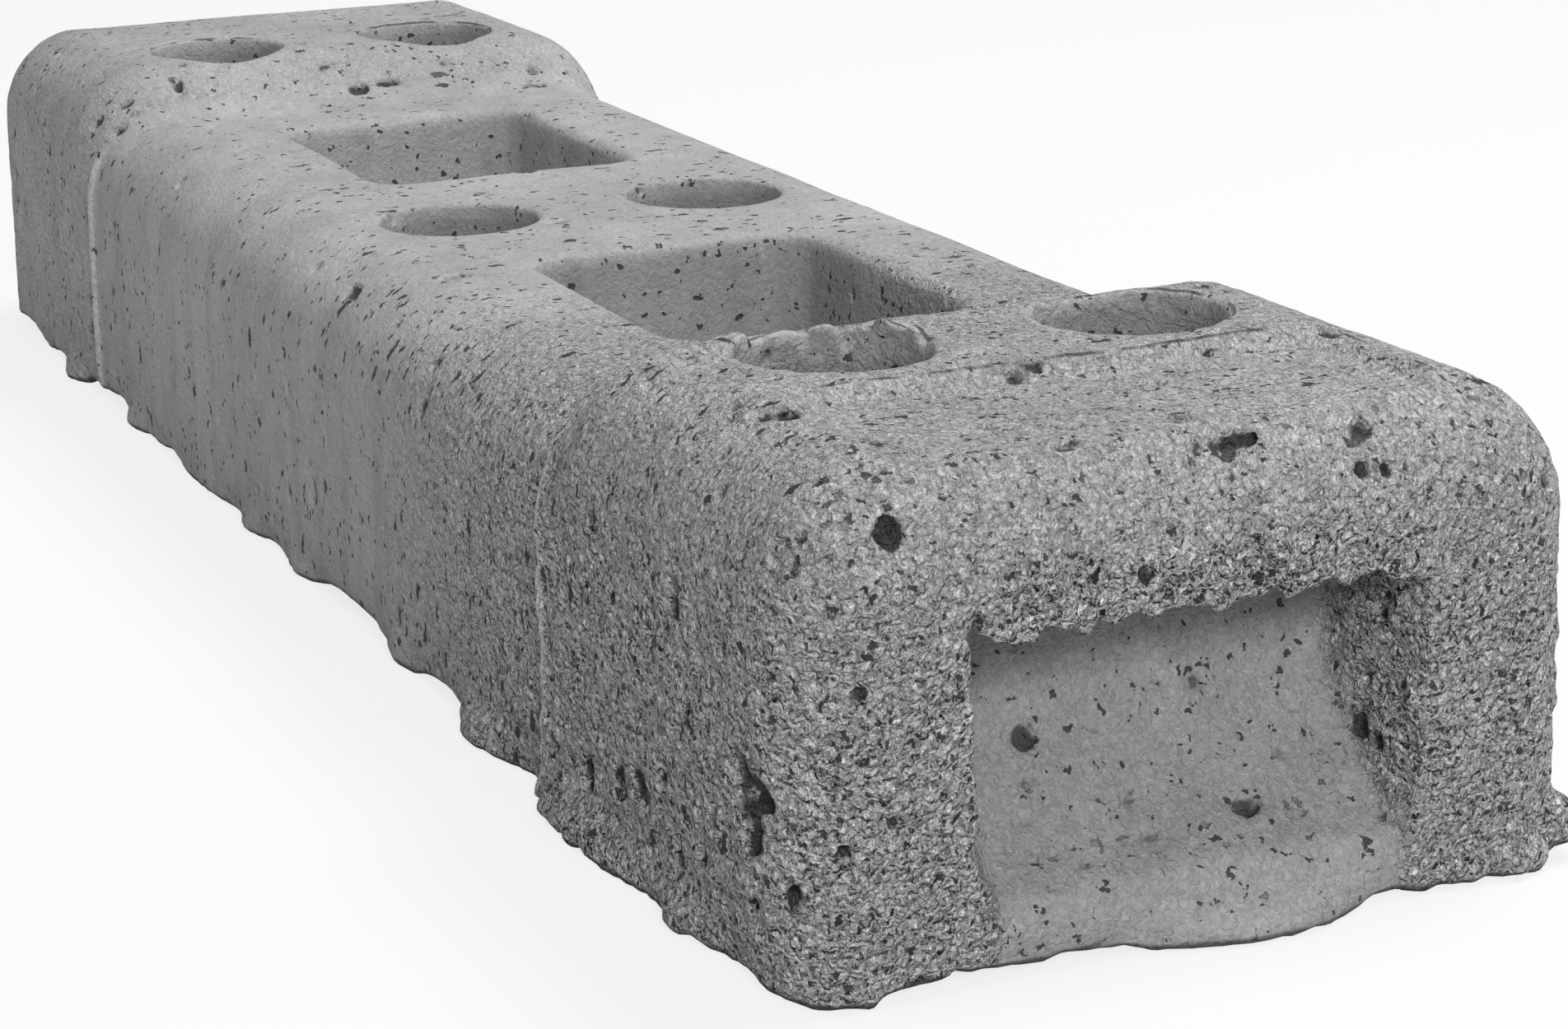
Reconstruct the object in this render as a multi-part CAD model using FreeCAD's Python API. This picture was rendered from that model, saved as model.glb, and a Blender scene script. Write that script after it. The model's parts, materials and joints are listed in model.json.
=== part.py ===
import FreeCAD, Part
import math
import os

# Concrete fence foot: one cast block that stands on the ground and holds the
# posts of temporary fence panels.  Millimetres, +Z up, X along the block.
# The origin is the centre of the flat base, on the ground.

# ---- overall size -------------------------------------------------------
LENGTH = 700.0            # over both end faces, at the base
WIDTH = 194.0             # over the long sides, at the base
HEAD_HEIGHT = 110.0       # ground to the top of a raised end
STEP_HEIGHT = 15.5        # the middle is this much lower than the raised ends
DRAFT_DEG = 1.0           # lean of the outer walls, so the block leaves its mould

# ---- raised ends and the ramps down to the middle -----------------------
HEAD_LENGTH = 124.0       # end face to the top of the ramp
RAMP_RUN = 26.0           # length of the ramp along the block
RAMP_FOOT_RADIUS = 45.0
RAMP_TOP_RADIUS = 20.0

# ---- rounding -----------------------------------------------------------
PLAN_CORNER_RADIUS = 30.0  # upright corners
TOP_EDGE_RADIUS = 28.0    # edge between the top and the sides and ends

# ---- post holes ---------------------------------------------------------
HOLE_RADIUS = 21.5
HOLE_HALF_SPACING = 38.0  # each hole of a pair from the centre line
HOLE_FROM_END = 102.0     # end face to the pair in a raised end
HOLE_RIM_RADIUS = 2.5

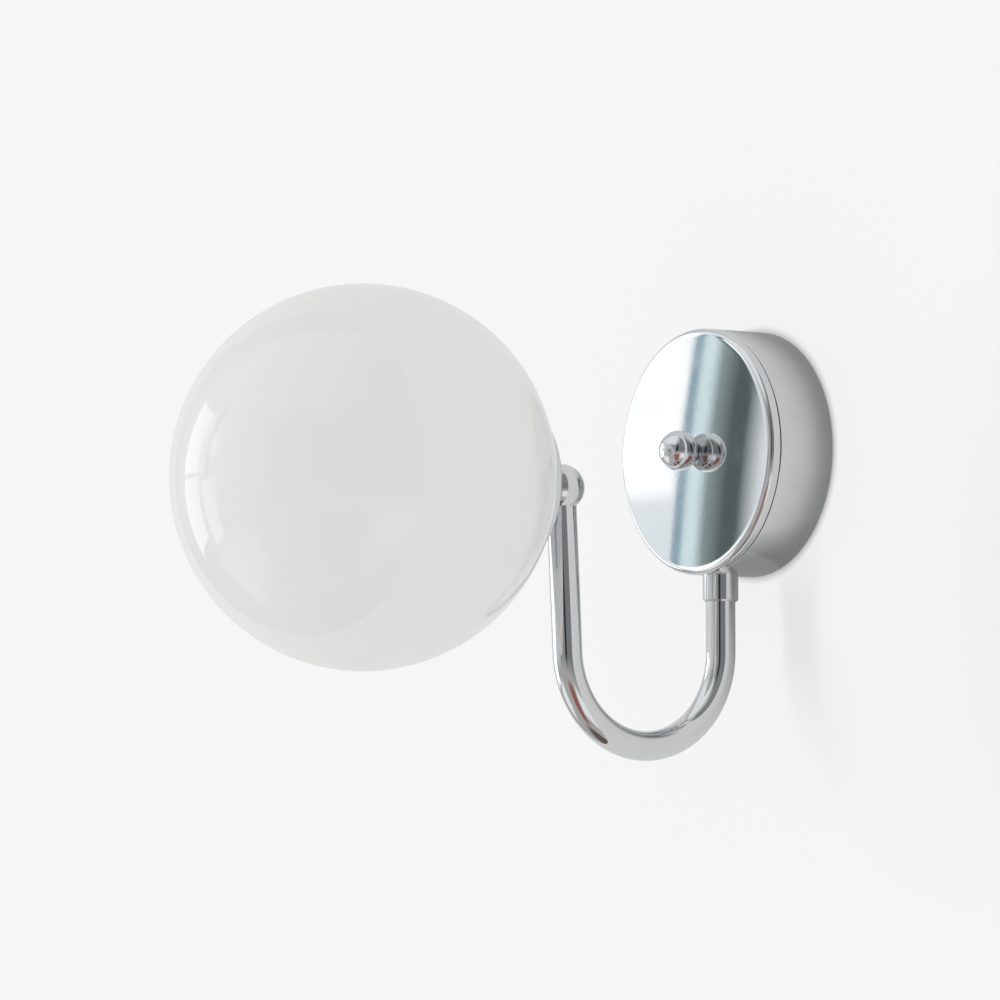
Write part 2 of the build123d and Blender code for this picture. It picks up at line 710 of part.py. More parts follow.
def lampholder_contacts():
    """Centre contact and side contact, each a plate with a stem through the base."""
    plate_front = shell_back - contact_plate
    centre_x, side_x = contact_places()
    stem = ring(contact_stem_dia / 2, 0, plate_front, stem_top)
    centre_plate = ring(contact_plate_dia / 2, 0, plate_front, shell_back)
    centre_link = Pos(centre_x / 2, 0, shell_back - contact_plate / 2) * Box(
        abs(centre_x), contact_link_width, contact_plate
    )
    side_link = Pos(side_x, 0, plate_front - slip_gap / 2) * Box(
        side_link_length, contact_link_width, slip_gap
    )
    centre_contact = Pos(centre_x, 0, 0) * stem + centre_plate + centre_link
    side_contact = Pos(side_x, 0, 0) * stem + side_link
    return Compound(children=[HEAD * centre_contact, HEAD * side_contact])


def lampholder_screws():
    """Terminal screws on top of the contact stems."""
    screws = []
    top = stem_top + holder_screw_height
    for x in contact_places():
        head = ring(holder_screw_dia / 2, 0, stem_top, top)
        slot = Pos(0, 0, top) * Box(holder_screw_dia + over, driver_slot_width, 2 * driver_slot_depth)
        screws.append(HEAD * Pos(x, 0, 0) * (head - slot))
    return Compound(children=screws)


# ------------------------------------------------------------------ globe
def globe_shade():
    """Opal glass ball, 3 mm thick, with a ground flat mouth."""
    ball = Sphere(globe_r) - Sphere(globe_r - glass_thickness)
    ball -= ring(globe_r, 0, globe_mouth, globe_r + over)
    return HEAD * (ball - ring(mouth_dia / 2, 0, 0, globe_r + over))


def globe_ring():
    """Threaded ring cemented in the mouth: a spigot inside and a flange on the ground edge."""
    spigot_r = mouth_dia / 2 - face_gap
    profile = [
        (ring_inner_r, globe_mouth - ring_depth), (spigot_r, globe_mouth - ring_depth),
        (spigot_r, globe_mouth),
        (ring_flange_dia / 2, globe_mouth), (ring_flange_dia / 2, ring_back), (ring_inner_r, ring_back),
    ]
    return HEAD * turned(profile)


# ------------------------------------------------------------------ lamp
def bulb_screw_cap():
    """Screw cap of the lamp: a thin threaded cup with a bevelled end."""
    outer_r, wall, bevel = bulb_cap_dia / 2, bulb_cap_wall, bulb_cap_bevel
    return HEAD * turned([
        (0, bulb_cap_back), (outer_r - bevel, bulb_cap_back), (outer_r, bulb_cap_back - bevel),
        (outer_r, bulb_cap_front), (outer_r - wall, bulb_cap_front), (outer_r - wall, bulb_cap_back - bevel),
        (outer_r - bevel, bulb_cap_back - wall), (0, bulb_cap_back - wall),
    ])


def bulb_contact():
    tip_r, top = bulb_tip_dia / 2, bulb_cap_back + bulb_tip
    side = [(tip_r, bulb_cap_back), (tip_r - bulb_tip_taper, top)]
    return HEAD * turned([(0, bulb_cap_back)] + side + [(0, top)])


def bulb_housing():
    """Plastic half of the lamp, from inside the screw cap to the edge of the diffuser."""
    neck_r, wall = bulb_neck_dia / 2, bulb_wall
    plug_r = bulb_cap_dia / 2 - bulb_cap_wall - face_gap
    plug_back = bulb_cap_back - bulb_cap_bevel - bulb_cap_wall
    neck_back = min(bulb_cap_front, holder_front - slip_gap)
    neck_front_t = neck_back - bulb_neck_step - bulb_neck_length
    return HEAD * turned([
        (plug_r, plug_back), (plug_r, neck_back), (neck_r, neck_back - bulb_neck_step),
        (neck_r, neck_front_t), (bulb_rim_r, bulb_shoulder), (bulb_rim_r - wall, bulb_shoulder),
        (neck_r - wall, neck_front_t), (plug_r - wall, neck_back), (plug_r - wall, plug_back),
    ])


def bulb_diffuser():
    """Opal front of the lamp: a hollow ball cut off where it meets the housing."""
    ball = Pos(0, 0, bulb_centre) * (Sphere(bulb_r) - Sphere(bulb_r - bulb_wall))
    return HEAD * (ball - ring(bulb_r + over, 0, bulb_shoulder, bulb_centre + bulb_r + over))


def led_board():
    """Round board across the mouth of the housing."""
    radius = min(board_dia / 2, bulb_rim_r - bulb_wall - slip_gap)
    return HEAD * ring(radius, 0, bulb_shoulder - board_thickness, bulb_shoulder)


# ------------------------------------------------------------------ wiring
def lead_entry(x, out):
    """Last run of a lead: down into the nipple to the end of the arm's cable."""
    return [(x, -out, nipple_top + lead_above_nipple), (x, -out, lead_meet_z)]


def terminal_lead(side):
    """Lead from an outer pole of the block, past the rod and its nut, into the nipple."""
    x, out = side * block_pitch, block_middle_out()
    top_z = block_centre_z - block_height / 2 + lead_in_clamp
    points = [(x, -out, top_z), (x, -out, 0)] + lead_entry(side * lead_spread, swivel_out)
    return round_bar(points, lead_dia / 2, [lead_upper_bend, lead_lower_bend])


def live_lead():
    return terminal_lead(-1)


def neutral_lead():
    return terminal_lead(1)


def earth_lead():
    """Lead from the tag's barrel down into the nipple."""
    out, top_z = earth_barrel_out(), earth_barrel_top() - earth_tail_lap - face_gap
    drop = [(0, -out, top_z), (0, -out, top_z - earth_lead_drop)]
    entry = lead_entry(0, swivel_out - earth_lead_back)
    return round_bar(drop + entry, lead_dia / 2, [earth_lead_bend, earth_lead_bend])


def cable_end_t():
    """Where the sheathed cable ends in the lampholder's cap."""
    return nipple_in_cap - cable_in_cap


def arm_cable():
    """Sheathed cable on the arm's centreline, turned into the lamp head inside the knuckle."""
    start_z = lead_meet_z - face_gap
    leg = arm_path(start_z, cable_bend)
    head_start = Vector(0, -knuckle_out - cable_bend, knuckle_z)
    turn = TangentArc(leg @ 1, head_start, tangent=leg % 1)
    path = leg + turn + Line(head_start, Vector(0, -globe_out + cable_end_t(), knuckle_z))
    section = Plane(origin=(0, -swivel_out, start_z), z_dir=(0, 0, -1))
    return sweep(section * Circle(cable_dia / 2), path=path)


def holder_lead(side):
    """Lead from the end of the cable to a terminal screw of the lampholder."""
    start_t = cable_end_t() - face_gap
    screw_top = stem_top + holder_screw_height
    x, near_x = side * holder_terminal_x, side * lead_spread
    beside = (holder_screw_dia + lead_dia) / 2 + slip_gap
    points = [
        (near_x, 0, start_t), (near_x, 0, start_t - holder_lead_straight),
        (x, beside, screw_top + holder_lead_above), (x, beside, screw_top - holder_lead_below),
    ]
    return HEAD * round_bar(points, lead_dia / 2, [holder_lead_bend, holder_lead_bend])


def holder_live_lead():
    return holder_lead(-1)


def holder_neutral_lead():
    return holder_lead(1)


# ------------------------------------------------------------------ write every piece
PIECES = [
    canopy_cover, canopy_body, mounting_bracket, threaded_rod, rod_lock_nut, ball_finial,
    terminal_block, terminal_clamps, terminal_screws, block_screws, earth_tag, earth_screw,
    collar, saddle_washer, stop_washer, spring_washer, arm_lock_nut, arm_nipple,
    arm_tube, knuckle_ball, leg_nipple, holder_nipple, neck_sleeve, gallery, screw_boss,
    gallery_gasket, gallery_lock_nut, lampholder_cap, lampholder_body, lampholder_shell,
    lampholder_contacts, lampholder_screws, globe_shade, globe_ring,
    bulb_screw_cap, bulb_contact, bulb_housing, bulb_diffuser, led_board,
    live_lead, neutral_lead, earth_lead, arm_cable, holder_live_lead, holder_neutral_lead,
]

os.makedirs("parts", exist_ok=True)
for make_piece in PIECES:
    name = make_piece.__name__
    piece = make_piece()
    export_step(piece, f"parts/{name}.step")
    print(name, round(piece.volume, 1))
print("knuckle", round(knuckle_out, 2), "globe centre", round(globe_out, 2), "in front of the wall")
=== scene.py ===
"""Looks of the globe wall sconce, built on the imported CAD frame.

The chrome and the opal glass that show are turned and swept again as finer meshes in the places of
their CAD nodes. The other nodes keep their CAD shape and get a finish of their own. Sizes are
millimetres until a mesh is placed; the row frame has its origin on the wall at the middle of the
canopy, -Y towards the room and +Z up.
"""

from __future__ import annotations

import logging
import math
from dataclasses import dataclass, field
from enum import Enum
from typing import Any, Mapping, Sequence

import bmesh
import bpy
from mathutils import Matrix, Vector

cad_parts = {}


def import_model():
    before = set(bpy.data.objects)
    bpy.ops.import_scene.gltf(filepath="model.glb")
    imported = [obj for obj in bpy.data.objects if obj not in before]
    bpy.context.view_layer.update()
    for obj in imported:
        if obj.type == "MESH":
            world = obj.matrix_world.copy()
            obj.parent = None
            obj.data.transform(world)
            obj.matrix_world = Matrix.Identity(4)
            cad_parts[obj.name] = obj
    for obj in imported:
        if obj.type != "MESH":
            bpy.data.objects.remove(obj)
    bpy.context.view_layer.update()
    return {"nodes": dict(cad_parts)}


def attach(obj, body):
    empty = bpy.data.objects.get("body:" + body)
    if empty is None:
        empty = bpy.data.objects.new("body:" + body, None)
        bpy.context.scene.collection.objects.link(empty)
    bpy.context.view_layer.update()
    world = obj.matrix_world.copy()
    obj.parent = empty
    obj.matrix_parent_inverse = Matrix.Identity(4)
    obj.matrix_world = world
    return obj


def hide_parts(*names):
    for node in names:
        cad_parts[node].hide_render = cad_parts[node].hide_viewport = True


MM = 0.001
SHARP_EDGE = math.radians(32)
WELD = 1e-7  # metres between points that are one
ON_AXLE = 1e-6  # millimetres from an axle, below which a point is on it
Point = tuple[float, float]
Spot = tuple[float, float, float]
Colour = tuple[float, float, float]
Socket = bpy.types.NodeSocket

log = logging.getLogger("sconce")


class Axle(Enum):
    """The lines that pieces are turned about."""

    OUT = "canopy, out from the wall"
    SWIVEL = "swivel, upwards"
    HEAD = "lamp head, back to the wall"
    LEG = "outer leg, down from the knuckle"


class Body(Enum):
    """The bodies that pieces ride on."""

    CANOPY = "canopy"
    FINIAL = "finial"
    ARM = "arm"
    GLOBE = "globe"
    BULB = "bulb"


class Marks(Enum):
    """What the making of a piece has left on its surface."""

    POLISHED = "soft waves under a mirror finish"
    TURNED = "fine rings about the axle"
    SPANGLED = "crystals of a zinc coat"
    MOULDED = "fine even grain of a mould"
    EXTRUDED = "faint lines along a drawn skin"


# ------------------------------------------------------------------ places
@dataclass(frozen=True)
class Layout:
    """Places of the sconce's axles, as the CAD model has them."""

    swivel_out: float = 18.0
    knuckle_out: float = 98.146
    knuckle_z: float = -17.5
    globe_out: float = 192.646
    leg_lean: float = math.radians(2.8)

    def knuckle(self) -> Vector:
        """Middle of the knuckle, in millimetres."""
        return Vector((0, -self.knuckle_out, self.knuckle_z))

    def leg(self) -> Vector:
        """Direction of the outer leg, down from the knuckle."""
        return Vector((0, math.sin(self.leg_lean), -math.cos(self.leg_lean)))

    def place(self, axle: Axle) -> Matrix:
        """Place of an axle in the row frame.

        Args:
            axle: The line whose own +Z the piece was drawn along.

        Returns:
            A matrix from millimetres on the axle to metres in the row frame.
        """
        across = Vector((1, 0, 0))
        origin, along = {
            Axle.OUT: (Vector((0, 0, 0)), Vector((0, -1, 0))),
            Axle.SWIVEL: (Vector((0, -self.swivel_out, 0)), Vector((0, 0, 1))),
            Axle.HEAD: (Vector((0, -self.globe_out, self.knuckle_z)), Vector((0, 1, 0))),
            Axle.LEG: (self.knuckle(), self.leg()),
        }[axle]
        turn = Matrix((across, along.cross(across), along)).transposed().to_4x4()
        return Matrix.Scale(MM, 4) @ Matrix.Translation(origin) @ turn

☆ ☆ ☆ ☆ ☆

SET EXERCISE
Output exactly one stretch of the listing: from the line containing "write every piece" through the line containing "obj.parent = None", both end lines included.

CORRECT RESULT
# ------------------------------------------------------------------ write every piece
PIECES = [
    canopy_cover, canopy_body, mounting_bracket, threaded_rod, rod_lock_nut, ball_finial,
    terminal_block, terminal_clamps, terminal_screws, block_screws, earth_tag, earth_screw,
    collar, saddle_washer, stop_washer, spring_washer, arm_lock_nut, arm_nipple,
    arm_tube, knuckle_ball, leg_nipple, holder_nipple, neck_sleeve, gallery, screw_boss,
    gallery_gasket, gallery_lock_nut, lampholder_cap, lampholder_body, lampholder_shell,
    lampholder_contacts, lampholder_screws, globe_shade, globe_ring,
    bulb_screw_cap, bulb_contact, bulb_housing, bulb_diffuser, led_board,
    live_lead, neutral_lead, earth_lead, arm_cable, holder_live_lead, holder_neutral_lead,
]

os.makedirs("parts", exist_ok=True)
for make_piece in PIECES:
    name = make_piece.__name__
    piece = make_piece()
    export_step(piece, f"parts/{name}.step")
    print(name, round(piece.volume, 1))
print("knuckle", round(knuckle_out, 2), "globe centre", round(globe_out, 2), "in front of the wall")
=== scene.py ===
"""Looks of the globe wall sconce, built on the imported CAD frame.

The chrome and the opal glass that show are turned and swept again as finer meshes in the places of
their CAD nodes. The other nodes keep their CAD shape and get a finish of their own. Sizes are
millimetres until a mesh is placed; the row frame has its origin on the wall at the middle of the
canopy, -Y towards the room and +Z up.
"""

from __future__ import annotations

import logging
import math
from dataclasses import dataclass, field
from enum import Enum
from typing import Any, Mapping, Sequence

import bmesh
import bpy
from mathutils import Matrix, Vector

cad_parts = {}


def import_model():
    before = set(bpy.data.objects)
    bpy.ops.import_scene.gltf(filepath="model.glb")
    imported = [obj for obj in bpy.data.objects if obj not in before]
    bpy.context.view_layer.update()
    for obj in imported:
        if obj.type == "MESH":
            world = obj.matrix_world.copy()
            obj.parent = None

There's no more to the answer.